Pipeline Integration and Deployment Considerations
License extraction rarely operates in isolation. It functions as a critical node within broader Parsing PDF Permit Applications with OCR and Layout Analysis architectures. Deploy the extraction module as a stateless microservice or Celery worker to handle burst ingestion volumes. Implement exponential backoff and circuit breakers for external state registry API calls. Cache validated license prefixes to reduce redundant network requests during high-volume submission windows.

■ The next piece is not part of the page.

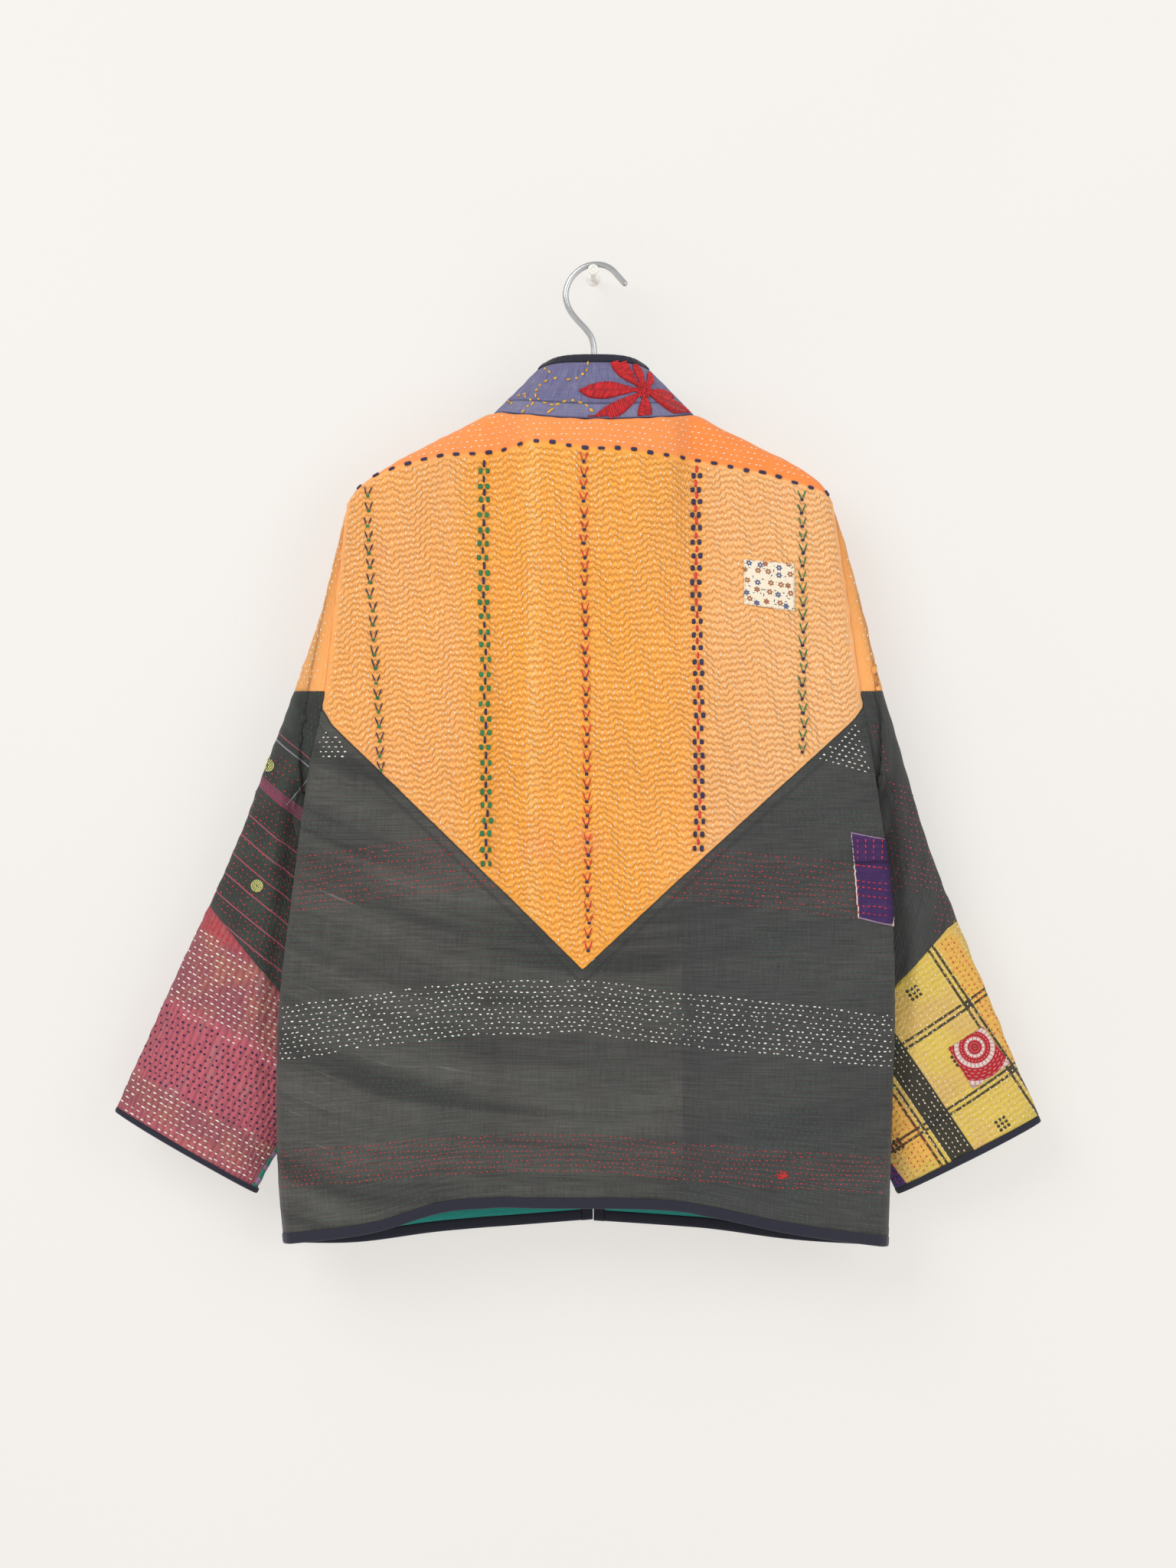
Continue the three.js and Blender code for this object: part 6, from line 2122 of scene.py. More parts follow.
def sew_band(stitches, band, rng, low=-0.28, high=0.27):
    top, rows, row_pitch, pitch, sag = band
    x, row = np.meshgrid(np.arange(low, high, pitch), np.arange(rows), indexing="ij")
    x = x + rng.normal(0, 0.0007, x.shape) + (row % 2) * pitch / 2
    drop = lambda place: np.interp(place, *np.array(ROW_DROP).T) * sag
    wave = 0.0007 * np.sin(x * 70 + row * 0.9) + rng.normal(0, 0.0003, x.shape)
    z = top - row * row_pitch - drop(x) + wave
    slope = (drop(x - 0.004) - drop(x + 0.004)) / 0.008 + rng.normal(0, 0.10, x.shape)
    on_lower_back(stitches, x, z, rng.random(x.shape) > 0.05, slope)


def in_triangle(x, z, corners):
    inside = np.ones(np.shape(x), bool)
    middle = np.mean(corners, axis=0)
    for (ax, az), (bx, bz) in zip(corners, corners[1:] + corners[:1]):
        turn = lambda px, pz: (bx - ax) * (pz - az) - (bz - az) * (px - ax)
        inside &= turn(x, z) * turn(*middle) > 0
    return inside


# A tangle of red thread: its middle as x and z, its reach, and its stitches
TANGLE_CENTRE = (0.165, -0.7985)
TANGLE_RADIUS = 0.0042
TANGLE_STITCHES = 26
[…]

Memory optimization is essential when processing multi-page permit packages. Use generator-based PDF rendering to stream pages sequentially, apply garbage collection after each OCR cycle, and avoid holding full-resolution PIL images in memory. For legacy systems with constrained resources, consider offloading heavy preprocessing to GPU-accelerated containers or leveraging cloud-native serverless functions with configurable timeout thresholds.
Conclusion
Extracting contractor license numbers from scanned PDFs demands more than a simple OCR call. It requires a disciplined pipeline combining deterministic image normalization, constrained engine parameters, regex-driven validation, and comprehensive audit instrumentation. By implementing these controls, municipal technology teams can transform unreliable raster scans into actionable compliance data, reducing manual review overhead while maintaining strict regulatory adherence. Continuous monitoring and iterative tuning of preprocessing thresholds will ensure sustained accuracy as document formats and state licensing schemas evolve.